SUPPLIED INFORMATION –
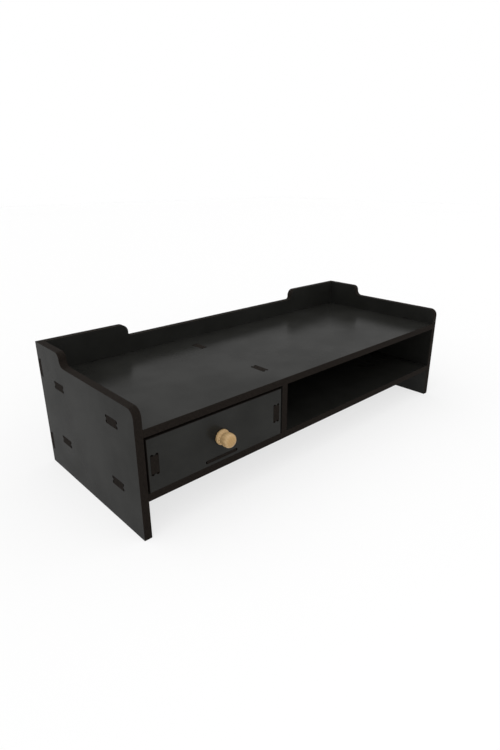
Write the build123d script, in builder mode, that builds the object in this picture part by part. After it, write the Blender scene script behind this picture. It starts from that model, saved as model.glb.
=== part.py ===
"""Monitor stand with a drawer, slotted together from flat boards.

Millimetres, +Z up, the front faces -Y. The origin lies on the floor, at the
middle of the space that the stand takes up with its knob.
"""

import os

from build123d import *

# Overall sizes
stand_width = 500.0
stand_depth = 198.0
board = 8.0

# Heights above the floor, and rises above the platform
platform_height = 111.0
lower_shelf_height = 47.0
rail_rise = 20.5
ear_rise = 35.0

# Outlines of the raised edge
side_ear_length = 57.5
side_ear_round = 7.0
side_ear_cove = 7.5
back_ear_length = 107.0
back_ear_round = 9.0
back_ear_cove = 4.0
front_corner_round = 9.0

# Tabs and slots
tab_length = 18.0
long_tab_length = 37.0
slot_clearance = 0.15
relief_radius = 1.5
shelf_tab_inset = 40.0
rear_tab_inset = 79.0
back_tab_inset = 28.5

# Drawer and the room round it
drawer_bay_width = 170.0
drawer_side_gap = 2.0
drawer_top_gap = 2.5
drawer_rear_gap = 0.5
drawer_front_lip = 3.0
drawer_box_headroom = 8.0
drawer_floor = 3.0
drawer_floor_lift = 3.5

# Knob, turned in one piece, measured outwards from the drawer front
knob_length = 17.0
knob_base_radius = 8.2
knob_base_thickness = 3.5
knob_rim_chamfer = 0.5
knob_neck_radius = 6.9
knob_neck_taper = 1.2
knob_neck_length = 0.9
knob_head_radius = 8.3
knob_head_start_angle = 2.0

# Screw that holds the knob
screw_radius = 1.5
screw_bite = 10.0
screw_point = 3.0
screw_head_radius = 3.5
screw_head_height = 2.4
screw_head_chamfer = 1.1
screw_hole_clearance = 0.4
pilot_clearance = 0.1
pilot_spare_depth = 1.0

# Places that follow from the sizes of the stand
left_x = -stand_width / 2
right_x = stand_width / 2
front_y = (knob_length - stand_depth) / 2
back_y = front_y + stand_depth
inner_width = stand_width - 2 * board
shelf_depth = stand_depth - board
shelf_middle_y = front_y + shelf_depth / 2
rail_height = platform_height + rail_rise
ear_height = platform_height + ear_rise
bay_height = platform_height - board - lower_shelf_height
bay_middle_z = lower_shelf_height + bay_height / 2
divider_x = left_x + board + drawer_bay_width + board / 2
shelf_tab_spread = shelf_depth - 2 * shelf_tab_inset
rear_tab_spread = stand_width - 2 * rear_tab_inset
back_tab_heights = (back_tab_inset, ear_height - back_tab_inset)

# Places that follow from the sizes of the drawer
drawer_x = left_x + board + drawer_bay_width / 2
drawer_front_width = drawer_bay_width - 2 * drawer_side_gap
drawer_front_height = bay_height - drawer_top_gap
drawer_box_width = drawer_front_width - 2 * drawer_front_lip
drawer_inner_width = drawer_box_width - 2 * board
drawer_side_y = front_y + board
drawer_back_y = front_y + shelf_depth - drawer_rear_gap
drawer_inner_length = drawer_back_y - board - drawer_side_y
drawer_inner_y = drawer_side_y + drawer_inner_length / 2
drawer_box_height = bay_height - drawer_box_headroom
drawer_box_z = lower_shelf_height + drawer_box_height / 2
drawer_front_z = lower_shelf_height + drawer_front_height / 2
drawer_floor_z = lower_shelf_height + drawer_floor_lift
drawer_floor_middle = drawer_floor_z + drawer_floor / 2

# Places that follow from the sizes of the knob and its screw
knob_neck_start = knob_base_thickness + knob_neck_taper
knob_neck_end = knob_neck_start + knob_neck_length
knob_head_centre = knob_length - knob_head_radius
screw_reach = board + screw_bite


def slot(length, thickness):
    """Slot along the sketch's X, with round reliefs past its corners."""
    slot_length = length + 2 * slot_clearance
    slot_width = thickness + 2 * slot_clearance
    relief_rows = 2 if slot_width > 4 * relief_radius else 1
    Rectangle(slot_length, slot_width, mode=Mode.SUBTRACT)
    with GridLocations(slot_length, slot_width - 2 * relief_radius, 2, relief_rows):
        Circle(relief_radius, mode=Mode.SUBTRACT)


def open_notch(length, depth):
    """Notch along the sketch's Y that opens towards +X, with reliefs past its inner corners."""
    notch_length = length + 2 * slot_clearance
    Rectangle(depth, notch_length, align=(Align.MIN, Align.CENTER), mode=Mode.SUBTRACT)
    with Locations((relief_radius, 0)):
        with GridLocations(0, notch_length, 1, 2):
            Circle(relief_radius, mode=Mode.SUBTRACT)


def save(part, name):
    """Labels a finished piece and writes it."""
    part.label = name
    export_step(part, f"parts/{name}.step")


os.makedirs("parts", exist_ok=True)


# Side boards: an ear at the rear, a rail along the top, slots for both shelves
def side_outline():
    """Side board's outline, with y along the sketch's X and the height along its Y."""
    ear_front = back_y - side_ear_length
    corners = [
        (back_y, 0, 0),
        (back_y, ear_height, 0),
        (ear_front, ear_height, side_ear_round),
        (ear_front, rail_height, side_ear_cove),
        (front_y, rail_height, front_corner_round),
        (front_y, 0, 0),
    ]
    points = [(y, z) for y, z, _ in corners]
    radii = [radius for _, _, radius in corners]
    FilletPolyline(*points, radius=radii, close=True)


for side_name, side_x in (("side_left", left_x), ("side_right", right_x - board)):
    with BuildPart() as side_board:
        with BuildSketch(Plane.YZ.offset(side_x)):
            with BuildLine():
                side_outline()
            make_face()
            for shelf_top in (platform_height, lower_shelf_height):
                with Locations((shelf_middle_y, shelf_top - board / 2)):
                    with GridLocations(shelf_tab_spread, 0, 2, 1):
                        slot(tab_length, board)
            for tab_z in back_tab_heights:
                with Locations((back_y - board, tab_z)):
                    open_notch(tab_length, board)
        extrude(amount=board)
    save(side_board.part, side_name)


# Back panel: full height, an ear at each end, tabs in the sides' rear notches
def back_outline():
    """Back panel's outline without its tabs, with x along the sketch's X."""
    edge = inner_width / 2
    ear_end = right_x - back_ear_length
    right_half = [
        (edge, 0, 0),
        (edge, ear_height, 0),
        (ear_end, ear_height, back_ear_round),
        (ear_end, rail_height, back_ear_cove),
    ]
    left_half = [(-x, z, radius) for x, z, radius in reversed(right_half)]
    corners = right_half + left_half
    points = [(x, z) for x, z, _ in corners]
    radii = [radius for _, _, radius in corners]
    FilletPolyline(*points, radius=radii, close=True)


with BuildPart() as back_panel:
    with BuildSketch(Plane.XZ.offset(-back_y)):
        with BuildLine():
            back_outline()
        make_face()
        for tab_z in back_tab_heights:
            with Locations((0, tab_z)):
                Rectangle(stand_width, tab_length)
        for shelf_top in (platform_height, lower_shelf_height):
            with Locations((0, shelf_top - board / 2)):
                with GridLocations(rear_tab_spread, 0, 2, 1):
                    slot(long_tab_length, board)
    extrude(amount=board)
save(back_panel.part, "back_panel")

# Shelves: end tabs through the sides, rear tabs through the back, slots for the divider
shelves = (("top_shelf", platform_height), ("bottom_shelf", lower_shelf_height))
for shelf_name, shelf_top in shelves:
    with BuildPart() as shelf:
        with BuildSketch(Plane.XY.offset(shelf_top - board)):
            with Locations((0, shelf_middle_y)):
                Rectangle(inner_width, shelf_depth)
                with GridLocations(0, shelf_tab_spread, 1, 2):
                    Rectangle(stand_width, tab_length)
            with Locations((0, back_y - board)):
                with GridLocations(rear_tab_spread, 0, 2, 1):
                    Rectangle(long_tab_length, board, align=(Align.CENTER, Align.MIN))
            with Locations((divider_x, shelf_middle_y)):
                with GridLocations(0, shelf_tab_spread, 1, 2):
                    with Locations(Location((0, 0), 90)):
                        slot(tab_length, board)
        extrude(amount=board)
    save(shelf.part, shelf_name)

# Divider between the drawer and the paper bay, tabs through both shelves
with BuildPart() as divider:
    with BuildSketch(Plane.YZ.offset(divider_x - board / 2)):
        with Locations((shelf_middle_y, bay_middle_z)):
            Rectangle(shelf_depth, bay_height)
            with GridLocations(shelf_tab_spread, 0, 2, 1):
                Rectangle(tab_length, bay_height + 2 * board)
    extrude(amount=board)
save(divider.part, "divider")

# Drawer front: slots for the tabs of the sides and the floor, hole for the screw
with BuildPart() as drawer_front:
    with BuildSketch(Plane.XZ.offset(-drawer_side_y)):
        with Locations((drawer_x, drawer_front_z)):
            Rectangle(drawer_front_width, drawer_front_height)
            with GridLocations(drawer_box_width - board, 0, 2, 1):
                with Locations(Location((0, 0), 90)):
                    slot(tab_length, board)
            Circle(screw_radius + screw_hole_clearance, mode=Mode.SUBTRACT)
        with Locations((drawer_x, drawer_floor_middle)):
            slot(long_tab_length, drawer_floor)
    extrude(amount=board)
save(drawer_front.part, "drawer_front")

# Drawer sides: a tab through the front, a notch for the back, a slot for the floor
drawer_left_x = drawer_x - drawer_box_width / 2
drawer_right_x = drawer_x + drawer_box_width / 2 - board
drawer_sides = (("drawer_side_left", drawer_left_x), ("drawer_side_right", drawer_right_x))
for side_name, side_x in drawer_sides:
    with BuildPart() as drawer_side:
        with BuildSketch(Plane.YZ.offset(side_x)):
            with Locations((drawer_side_y, drawer_box_z)):
                side_length = drawer_back_y - drawer_side_y
                Rectangle(side_length, drawer_box_height, align=(Align.MIN, Align.CENTER))
            with Locations((front_y, drawer_front_z)):
                Rectangle(board, tab_length, align=(Align.MIN, Align.CENTER))
            with Locations((drawer_back_y - board, drawer_box_z)):
                open_notch(tab_length, board)
            with Locations((drawer_inner_y, drawer_floor_middle)):
                slot(long_tab_length, drawer_floor)
        extrude(amount=board)
    save(drawer_side.part, side_name)

# Drawer back: tabs in the sides' notches, a slot for the floor
with BuildPart() as drawer_back:
    with BuildSketch(Plane.XZ.offset(-drawer_back_y)):
        with Locations((drawer_x, drawer_box_z)):
            Rectangle(drawer_inner_width, drawer_box_height)
            Rectangle(drawer_box_width, tab_length)
        with Locations((drawer_x, drawer_floor_middle)):
            slot(long_tab_length, drawer_floor)
    extrude(amount=board)
save(drawer_back.part, "drawer_back")

# Drawer floor: a thin sheet with a tab through each of the four boards round it
with BuildPart() as drawer_bottom:
    with BuildSketch(Plane.XY.offset(drawer_floor_z)):
        with Locations((drawer_x, drawer_inner_y)):
            Rectangle(drawer_inner_width, drawer_inner_length)
            Rectangle(drawer_box_width, long_tab_length)
            Rectangle(long_tab_length, drawer_inner_length + 2 * board)
    extrude(amount=drawer_floor)
save(drawer_bottom.part, "drawer_bottom")

# The knob and its screw share an axis square to the drawer front
knob_axis = Axis((drawer_x, front_y, drawer_front_z), (0, -1, 0))


def turning_plane(y):
    """Plane to turn a profile on: its X is the radius, its Y runs outwards from y."""
    return Plane(origin=(drawer_x, y, drawer_front_z), x_dir=(1, 0, 0), z_dir=(0, 0, -1))


def facing_plane(y):
    """Plane square to the knob's axis that faces into the drawer."""
    return Plane(origin=(drawer_x, y, drawer_front_z), x_dir=(1, 0, 0), z_dir=(0, 1, 0))


# Knob: a base disc, a neck for the fingers, a round head, a blind pilot hole
with BuildPart() as drawer_knob:
    with BuildSketch(turning_plane(front_y)):
        with BuildLine():
            dome = CenterArc(
                (0, knob_head_centre),
                knob_head_radius,
                start_angle=knob_head_start_angle,
                arc_size=90 - knob_head_start_angle,
            )
            Polyline(
                dome @ 1,
                (0, 0),
                (knob_base_radius - knob_rim_chamfer, 0),
                (knob_base_radius, knob_rim_chamfer),
                (knob_base_radius, knob_base_thickness - knob_rim_chamfer),
                (knob_base_radius - knob_rim_chamfer, knob_base_thickness),
                (knob_neck_radius, knob_neck_start),
                (knob_neck_radius, knob_neck_end),
                dome @ 0,
            )
        make_face()
    revolve(axis=knob_axis)
    with Locations(facing_plane(front_y)):
        Hole(screw_radius + pilot_clearance, depth=screw_bite + pilot_spare_depth)
save(drawer_knob.part, "drawer_knob")

# Screw: a pan head inside the drawer, a pointed shank through the front into the knob
with BuildPart() as knob_screw:
    with BuildSketch(turning_plane(drawer_side_y)):
        with BuildLine():
            Polyline(
                (0, -screw_head_height),
                (screw_head_radius - screw_head_chamfer, -screw_head_height),
                (screw_head_radius, screw_head_chamfer - screw_head_height),
                (screw_head_radius, 0),
                (screw_radius, 0),
                (screw_radius, screw_reach - screw_point),
                (0, screw_reach),
                close=True,
            )
        make_face()
    revolve(axis=knob_axis)
save(knob_screw.part, "knob_screw")
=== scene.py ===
"""Monitor stand with a drawer: black-faced boards, beech knob, zinc screw, studio and camera."""

import math

import bmesh
import bpy
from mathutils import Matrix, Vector


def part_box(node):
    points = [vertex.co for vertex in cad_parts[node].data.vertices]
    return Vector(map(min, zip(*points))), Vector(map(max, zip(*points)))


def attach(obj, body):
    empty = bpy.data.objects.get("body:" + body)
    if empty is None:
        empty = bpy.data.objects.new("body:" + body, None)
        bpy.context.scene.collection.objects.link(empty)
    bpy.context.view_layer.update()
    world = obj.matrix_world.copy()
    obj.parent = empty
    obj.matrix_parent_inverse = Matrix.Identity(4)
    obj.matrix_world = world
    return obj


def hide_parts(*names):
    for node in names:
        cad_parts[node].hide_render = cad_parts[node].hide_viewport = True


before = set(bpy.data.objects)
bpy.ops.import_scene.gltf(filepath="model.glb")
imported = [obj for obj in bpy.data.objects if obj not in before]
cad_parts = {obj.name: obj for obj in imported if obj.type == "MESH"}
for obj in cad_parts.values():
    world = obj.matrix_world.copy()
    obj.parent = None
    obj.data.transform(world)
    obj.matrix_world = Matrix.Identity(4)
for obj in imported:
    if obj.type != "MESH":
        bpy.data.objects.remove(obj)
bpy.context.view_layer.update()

bl_info = {
    "name": "Monitor stand with drawer",
    "version": (1, 0, 0),
    "blender": (4, 5, 0),
    "location": "View3D > Sidebar > Stand",
    "description": "Dresses a slotted monitor stand: boards, drawer, knob, screw and studio",
    "category": "Object",
}

MM = 0.001
WHITE = (1.0, 1.0, 1.0, 1.0)
NOISE_LOW, NOISE_HIGH = 0.35, 0.65  # the range in which a noise texture mostly stays
WAVE_TURN = 20.0  # radians that a wave texture of scale 1 turns through in a metre
LATE_WOOD, EARLY_WOOD = 0.1, 0.8  # wave values where late wood ends and early wood begins
FLECK_FULL, FLECK_GONE = 0.32, 0.46  # noise values where a fleck starts to fade and is gone
SIDE_TILT, END_TILT = -0.5, -0.95  # the normal's Y where end grain starts and where it is full

FLAT_FACE = 0.98  # a normal with this much of the board's thin axis belongs to a face
WELD_DISTANCE = 0.001 * MM  # points of a board that lie this near are one point
FLAT_ANGLE = math.radians(0.5)  # faces of a board that meet at less than this are one face
CORNER_ANGLE = math.radians(40)  # edges of a board that are sharper than this get an arris
CREASE_ANGLE = math.radians(50)  # edges of a turned piece that are sharper than this stay sharp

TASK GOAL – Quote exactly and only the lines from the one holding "obj.matrix_world = Matrix.Identity(4)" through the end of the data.

RESULT OF THE EXERCISE –
    obj.matrix_world = Matrix.Identity(4)
for obj in imported:
    if obj.type != "MESH":
        bpy.data.objects.remove(obj)
bpy.context.view_layer.update()

bl_info = {
    "name": "Monitor stand with drawer",
    "version": (1, 0, 0),
    "blender": (4, 5, 0),
    "location": "View3D > Sidebar > Stand",
    "description": "Dresses a slotted monitor stand: boards, drawer, knob, screw and studio",
    "category": "Object",
}

MM = 0.001
WHITE = (1.0, 1.0, 1.0, 1.0)
NOISE_LOW, NOISE_HIGH = 0.35, 0.65  # the range in which a noise texture mostly stays
WAVE_TURN = 20.0  # radians that a wave texture of scale 1 turns through in a metre
LATE_WOOD, EARLY_WOOD = 0.1, 0.8  # wave values where late wood ends and early wood begins
FLECK_FULL, FLECK_GONE = 0.32, 0.46  # noise values where a fleck starts to fade and is gone
SIDE_TILT, END_TILT = -0.5, -0.95  # the normal's Y where end grain starts and where it is full

FLAT_FACE = 0.98  # a normal with this much of the board's thin axis belongs to a face
WELD_DISTANCE = 0.001 * MM  # points of a board that lie this near are one point
FLAT_ANGLE = math.radians(0.5)  # faces of a board that meet at less than this are one face
CORNER_ANGLE = math.radians(40)  # edges of a board that are sharper than this get an arris
CREASE_ANGLE = math.radians(50)  # edges of a turned piece that are sharper than this stay sharp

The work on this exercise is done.